More than 1.2 million trees were planted across Australia on Sunday during National Tree Day.
This year's tally brings the total number to over 22 million trees planted by more than 3.5 million participants since the campaign began in 1996.
National Tree Day, started in 1996 by the nonprofit organization Planet Ark, has since become Australia's largest tree-planting and nature-care event.
Each year, more than 350,000 people from across the country attend thousands of sites organised by councils, schools, businesses and communities.The event is preceded by Schools Tree Day, where students from 2,500 schools across Australia plant seedlings in their schools.
Gardening expert Cr Neil Fisher from Queensland told The Bulletin, a local newspaper:
We're encouraging residents and visitors to come along and help out by getting their hands dirty while doing something worthwhile and lasting for the environment.
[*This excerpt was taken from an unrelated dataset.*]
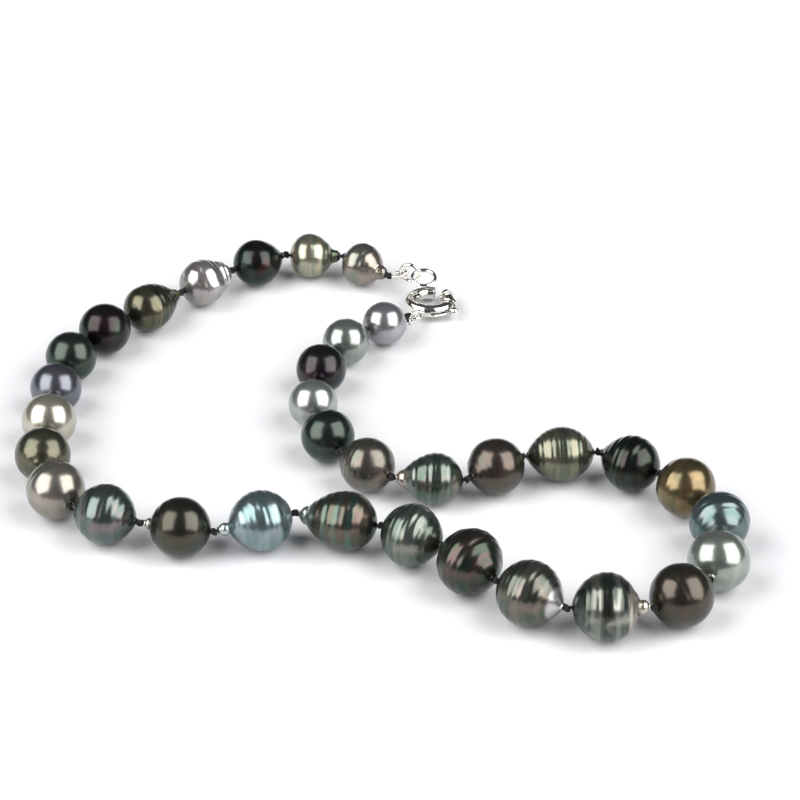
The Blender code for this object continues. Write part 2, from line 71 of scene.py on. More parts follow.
# Shape of each pearl: where along its length it is widest, how far its low and its high end run
# out to a point, a nib at the low or the high end (radius and reach in mm), how lumpy it is, in
# mm, and its circling grooves (share of the length, depth and half width in mm).
SHAPES = (
    (0.58, 0.5, 0.0, (1.35, 1.1), None, 0.16, ((0.1, 0.16, 0.2), (0.21, 0.16, 0.3),
        (0.33, 0.12, 0.3), (0.46, 0.1, 0.3), (0.6, 0.07, 0.3))),
    (0.57, 0.45, 0.0, (1.25, 0.9), None, 0.12, ((0.1, 0.26, 0.16), (0.19, 0.24, 0.2),
        (0.29, 0.14, 0.24), (0.52, 0.03, 0.4))),
    (0.56, 0.75, 0.1, None, None, 0.1, ((0.12, 0.08, 0.35), (0.3, 0.04, 0.4), (0.72, 0.04, 0.4))),
    (0.5, 0.0, 0.0, (2.7, 1.9), None, 0.55, ((0.1, 0.16, 0.22), (0.19, 0.18, 0.2), (0.3, 0.2, 0.28),
        (0.42, 0.1, 0.22), (0.58, 0.08, 0.25), (0.74, 0.06, 0.25))),
    (0.62, 0.7, 0.0, (1.3, 0.25), None, 0.12, ((0.09, 0.12, 0.22), (0.17, 0.14, 0.22),
        (0.25, 0.13, 0.22), (0.34, 0.12, 0.24), (0.43, 0.1, 0.24), (0.53, 0.08, 0.26),
        (0.64, 0.06, 0.28))),
    (0.5, 0.0, 0.0, None, None, 0.06, ((0.3, 0.02, 0.5),)),
    (0.5, 0.0, 0.0, None, None, 0.1, ((0.14, 0.06, 0.25), (0.21, 0.04, 0.25))),
    (0.5, 0.0, 0.0, None, None, 0.06, ((0.7, 0.02, 0.5),)),
    (0.5, 0.0, 0.0, None, None, 0.06, ((0.24, 0.02, 0.4),)),
    (0.48, 0.0, 0.3, None, None, 0.08, ((0.8, 0.1, 0.3), (0.91, 0.2, 0.25), (0.25, 0.03, 0.4))),
    (0.5, 0.1, 0.1, None, None, 0.12, ((0.4, 0.14, 0.32), (0.62, 0.03, 0.4))),
    (0.5, 0.3, 0.5, None, None, 0.16, ((0.1, 0.2, 0.22), (0.2, 0.14, 0.24), (0.31, 0.12, 0.26),
        (0.43, 0.08, 0.3), (0.56, 0.09, 0.3), (0.68, 0.12, 0.28), (0.81, 0.2, 0.28),
        (0.9, 0.16, 0.24))),
    (0.52, 0.1, 0.1, (1.0, 0.9), None, 0.1, ((0.13, 0.24, 0.22), (0.22, 0.16, 0.24),
        (0.33, 0.05, 0.3), (0.8, 0.06, 0.3))),
    (0.52, 0.3, 0.1, (1.1, 1.7), None, 0.14, ((0.21, 0.14, 0.24), (0.29, 0.12, 0.24),
        (0.38, 0.11, 0.26), (0.47, 0.1, 0.26), (0.57, 0.12, 0.26), (0.68, 0.11, 0.26),
        (0.8, 0.12, 0.26), (0.9, 0.12, 0.24))),
    (0.62, 0.7, 0.1, (1.6, 0.3), None, 0.14, ((0.12, 0.06, 0.26), (0.22, 0.12, 0.26),
        (0.3, 0.12, 0.26), (0.4, 0.11, 0.28), (0.5, 0.1, 0.28), (0.6, 0.1, 0.28), (0.7, 0.12, 0.28),
        (0.8, 0.12, 0.28), (0.89, 0.1, 0.26))),
    (0.47, 0.1, 0.5, None, None, 0.22, ((0.12, 0.14, 0.26), (0.22, 0.14, 0.28), (0.32, 0.13, 0.28),
        (0.42, 0.12, 0.28), (0.52, 0.12, 0.28), (0.62, 0.14, 0.28), (0.72, 0.15, 0.28),
        (0.82, 0.18, 0.26), (0.9, 0.14, 0.22))),
    (0.48, 0.1, 0.5, None, None, 0.18, ((0.14, 0.1, 0.3), (0.27, 0.12, 0.3), (0.4, 0.1, 0.3),
        (0.52, 0.1, 0.3), (0.64, 0.13, 0.3), (0.76, 0.16, 0.28), (0.87, 0.18, 0.26))),
    (0.45, 0.1, 0.8, None, None, 0.16, ((0.1, 0.1, 0.28), (0.2, 0.12, 0.28), (0.3, 0.12, 0.28),
        (0.4, 0.12, 0.28), (0.5, 0.13, 0.28), (0.6, 0.14, 0.28), (0.7, 0.14, 0.26),
        (0.8, 0.12, 0.24))),
    (0.5, 0.1, 0.3, None, (1.25, 1.3), 0.14, ((0.1, 0.1, 0.28), (0.21, 0.12, 0.28),
        (0.33, 0.12, 0.28), (0.45, 0.11, 0.28), (0.57, 0.12, 0.28), (0.69, 0.14, 0.28),
        (0.8, 0.16, 0.26), (0.88, 0.2, 0.22))),
    (0.5, 0.0, 0.0, None, None, 0.12, ((0.3, 0.06, 0.25), (0.66, 0.03, 0.4))),
    (0.5, 0.0, 0.1, (0.8, 0.5), None, 0.12, ((0.09, 0.12, 0.22), (0.62, 0.05, 0.28),
        (0.72, 0.09, 0.26), (0.82, 0.12, 0.24), (0.91, 0.12, 0.22))),
    (0.5, 0.1, 0.1, None, None, 0.14, ((0.16, 0.1, 0.26), (0.29, 0.11, 0.28), (0.43, 0.09, 0.28),
        (0.57, 0.1, 0.28), (0.71, 0.12, 0.28), (0.84, 0.12, 0.26))),
    (0.5, 0.1, 0.2, None, None, 0.14, ((0.5, 0.06, 0.34), (0.63, 0.09, 0.32), (0.76, 0.12, 0.3),
        (0.88, 0.12, 0.26))),
    (0.45, 0.1, 0.7, None, None, 0.14, ((0.14, 0.08, 0.28), (0.28, 0.1, 0.28), (0.42, 0.1, 0.28),
        (0.55, 0.12, 0.28), (0.67, 0.14, 0.26), (0.78, 0.14, 0.24), (0.87, 0.1, 0.2))),
    (0.47, 0.2, 0.4, None, None, 0.1, ((0.08, 0.12, 0.2), (0.16, 0.1, 0.2), (0.24, 0.09, 0.2),
        (0.32, 0.08, 0.2), (0.4, 0.08, 0.2), (0.48, 0.08, 0.2), (0.56, 0.09, 0.2), (0.64, 0.1, 0.2),
        (0.72, 0.11, 0.2), (0.8, 0.14, 0.2), (0.88, 0.16, 0.2), (0.94, 0.1, 0.18))),
    (0.48, 0.0, 0.35, None, None, 0.12, ((0.48, 0.04, 0.3), (0.8, 0.1, 0.28), (0.91, 0.14, 0.24))),
    (0.41, 0.1, 0.7, None, (1.5, 0.3), 0.14, ((0.14, 0.1, 0.26), (0.26, 0.12, 0.26),
        (0.38, 0.12, 0.26), (0.5, 0.14, 0.26), (0.61, 0.15, 0.24), (0.71, 0.14, 0.22),
        (0.8, 0.1, 0.2))),
    (0.46, 0.1, 0.5, None, None, 0.14, ((0.44, 0.06, 0.28), (0.55, 0.09, 0.28), (0.66, 0.12, 0.26),
        (0.77, 0.14, 0.24), (0.87, 0.14, 0.22))),
    (0.45, 0.0, 0.5, None, None, 0.18, ((0.6, 0.08, 0.26), (0.72, 0.2, 0.24), (0.82, 0.18, 0.22),
        (0.91, 0.14, 0.2))),
    (0.45, 0.0, 0.4, None, None, 0.08, ((0.82, 0.1, 0.26), (0.92, 0.14, 0.22))),
    (0.5, 0.0, 0.1, None, None, 0.1, ((0.72, 0.06, 0.26), (0.84, 0.1, 0.24))),
    (0.5, 0.0, 0.0, None, None, 0.08, ((0.66, 0.06, 0.26), (0.78, 0.08, 0.24), (0.89, 0.08, 0.22))),
    (0.5, 0.0, 0.0, None, None, 0.05, ((0.4, 0.02, 0.5),)),
)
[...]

We'll be planting local species such as the vulnerable native Scarlet Fuchsia or Graptophyllum, native tussock grasses like Lomandra and native Hibiscus.
This year, families can take home a free native plant to replace any that were destroyed on their property from the cyclone, so our whole community will benefit in some way.
Planet Ark spokeswoman Sara McGregor said that around 3,000 tree planting events are being held to get communities to connect with and care for their local environment, and requested participants to do some research.
One of the most common mistakes tree lovers make, she says, is not doing their research.
"Some plants may be native to areas like Victoria but may be a pest in Queensland," McGregor said.
"People will also plant exotic trees and quite often they become pests because they don’t suit our environment," she said.